For one, I was incredibly surprised by the quality of Richardson's writing, which to my mind has taken a definite upturn in the interval post-Pamela, though this may be a function of characterization -- Clarissa is, after all, of a much higher social class than Pamela, and to Richardson, this would rather neatly correlate with their writerly abilities. But it's more than that, because where Pamela's view of events was occasionally compelling, it was also often disappointingly one-sided. Not so Clarissa! If anything, it's the multiplicity of the epistolary structure in this novel that makes it compelling. And while Richardson's purposes are obviously didactic, there are times in Clarissa where I found myself forgetting that (or at least not foregrounding it), in ways that I'm not sure Pamela ever let me do. I respect the novel as a massive, ordered, measured construction, which Richardson obviously spent a great deal of time and effort producing.

And while sometimes the things it made me feel weren't pleasant, this is a novel that got me feeling in ways its predecessor just didn't. I care about Clarissa and Anna in ways I don't about a lot of other eighteenth-century fictional characters (*cough* Tom Jones *cough*).
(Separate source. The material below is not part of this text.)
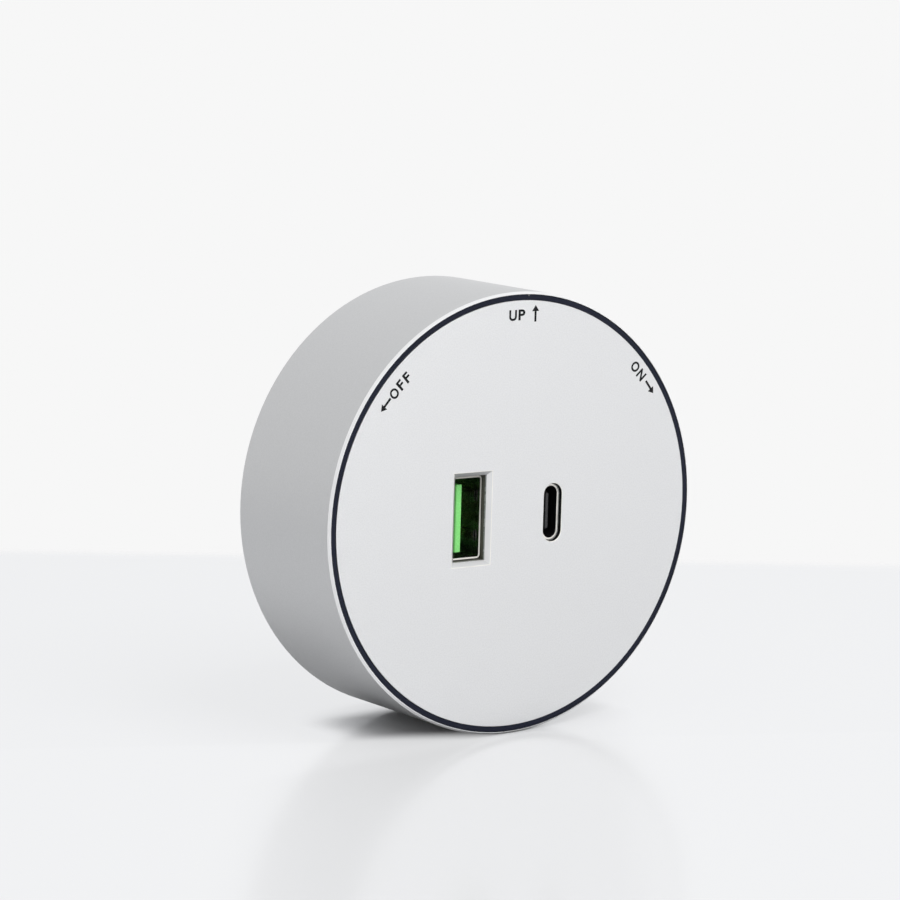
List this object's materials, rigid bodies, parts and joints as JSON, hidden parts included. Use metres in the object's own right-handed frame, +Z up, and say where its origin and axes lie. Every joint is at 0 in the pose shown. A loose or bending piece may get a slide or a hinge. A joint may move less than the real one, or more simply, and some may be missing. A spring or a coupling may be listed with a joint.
{
  "type": "round desk socket",
  "caption": "Round twist-in USB power socket for a desk track: aluminium puck with USB-A and USB-C ports, a rear locking key and a guide plate that stays still while the puck turns to ON.",
  "frame": {"origin": "centre of the seat pad's back face, where the socket sits on the track's front", "axes": "+Y to the back along the turning axis and into the track, +Z up in the OFF position, +X to the right seen from the front"},
  "size_m": [0.07, 0.0431, 0.07],
  "materials": {
    "shell_aluminium": "satin",
    "face_aluminium": "fine brushed",
    "ring_plastic": "satin",
    "black_plastic": "matte",
    "green_plastic": "gloss",
    "white_plastic": "matte",
    "steel": "bright",
    "contact_metal": "bright",
    "copper_wire": "enamelled",
    "ferrite": "matte",
    "board_laminate": "satin",
    "yellow_film": "gloss",
    "blue_coating": "gloss",
    "capacitor_sleeve": "gloss",
    "ceramic": "glazed",
    "brown_insulation": "satin",
    "blue_insulation": "satin",
    "green_insulation": "satin",
    "clear_film": "translucent",
    "pad_rubber": "matte"
  },
  "bodies": {
    "base": {"guide_plate": "black_plastic", "seat_pad": "pad_rubber"},
    "module": {"outer_shell": "shell_aluminium", "front_housing": "ring_plastic", "face_plate": "face_aluminium", "face_adhesive": "clear_film", "usb_a_shell": "steel", "usb_a_contacts": "contact_metal", "usb_a_tongue": "green_plastic", "usb_c_shell": "steel", "usb_c_contacts": "contact_metal", "usb_c_mid_plate": "steel", "usb_c_tongue": "black_plastic", "port_board": "board_laminate", "board_screws": "steel", "port_chips": "black_plastic", "board_header": "black_plastic", "header_pins": "contact_metal", "header_socket": "black_plastic", "power_board": "board_laminate", "transformer_core": "ferrite", "transformer_bobbin": "black_plastic", "transformer_coil": "yellow_film", "bulk_capacitors": "capacitor_sleeve", "output_capacitors": "capacitor_sleeve", "x_capacitor": "yellow_film", "inductor_core": "ferrite", "inductor_coil": "copper_wire", "choke_core": "ferrite", "choke_windings": "copper_wire", "fuse": "ceramic", "varistor": "blue_coating", "y_capacitor": "blue_coating", "bridge_rectifier": "black_plastic", "power_chip": "black_plastic", "optocoupler": "black_plastic", "insulation_sheet": "clear_film", "rear_cover": "black_plastic", "rear_cover_screws": "steel", "stop_pin": "steel", "key_body": "black_plastic", "key_screws": "steel", "key_cover": "black_plastic", "live_contact": "contact_metal", "neutral_contact": "contact_metal", "earth_contact": "contact_metal", "live_lead": "brown_insulation", "neutral_lead": "blue_insulation", "earth_lead": "green_insulation", "friction_washer": "white_plastic", "retaining_ring": "steel"}
  },
  "joints": [
    {"name": "twist", "type": "hinge", "parent": "base", "child": "module", "pos_m": [0, 0, 0], "axis": [0, 1, 0], "range_deg": [0, 90]}
  ]
}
And while, from an academic standpoint, this isn't exactly the standard by which a text ought be judged, I take issue with that standard at times, because what do we read these novels for if not for our sense that they matter, emotionally as well as intellectually?

It's long and it's difficult and I wouldn't actually recommend it to anyone who wasn't planning to teach eighteenth-century literature at the college level, but I have found (and continue to find) this novel rewarding...when I'm not so frustrated that I could throw it out a window.